Driving it all is accurate measurement. But how you do measurement will differ depending on your size and spend.

“If you’re spending $10 million plus, maybe you do want to invest in a data scientist, a data engineer, to get your data in good order from someone like Singular,” Gupta says. “And on the back of that build — marry it to more internal data — and build a more holistic conversion system.”

Over $100 million in annual marketing spend, and you probably need two or three data scientists, four or five engineers, and technical marketers.

In fact, kicking off a project to really get serious about measurement starts with marketers.

“You probably need someone … a marketer who cares deeply about measurement,” Gupta says. “To first have an advocate for doing this … then you bring a data engineer in, and then maybe a data scientist. But first of all, a strong technical marketer.”

How do you start?

Start small, Gupta says. Big projects are tough, expensive, and there’s no guarantee of success. Instead, take one partner who can do incrementality testing and run a small campaign. Generate 1,000 conversions, and compare that number to what your existing technology says.
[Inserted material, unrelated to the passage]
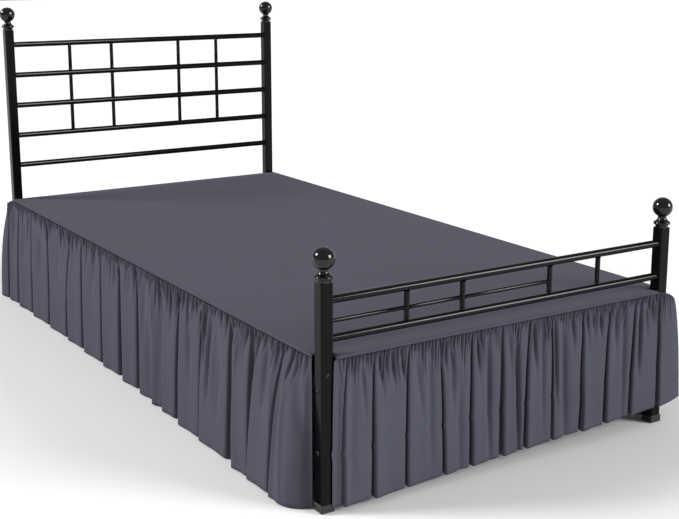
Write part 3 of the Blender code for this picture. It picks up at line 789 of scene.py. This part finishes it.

If your existing tech says you only got 500 conversions, then you know you need a better model to reflect ground truth.

Once you’ve started, it’ll be much easier to go to people who control budget and demonstrate the need — and the benefits — to going bigger with measurement.

The final critical factor: incentive alignment on the marketing team.

“Everyone on your team … their only goal is to drive the business metric,” says Gupta. “If that means one channel switches off, great, and another channels ramps up … great! That has to be the starting point. That has to be the mindset shift.”

Setting up the right goals is critical.

“If every 12 months your goal in their performance review is how much did you spend, and how many acquisitions did you bring in … that’s the wrong goaling,” says Gupta. “You have to goal them on how much efficiency did you unlock … how much opportunity did you unlock beyond the baseline?”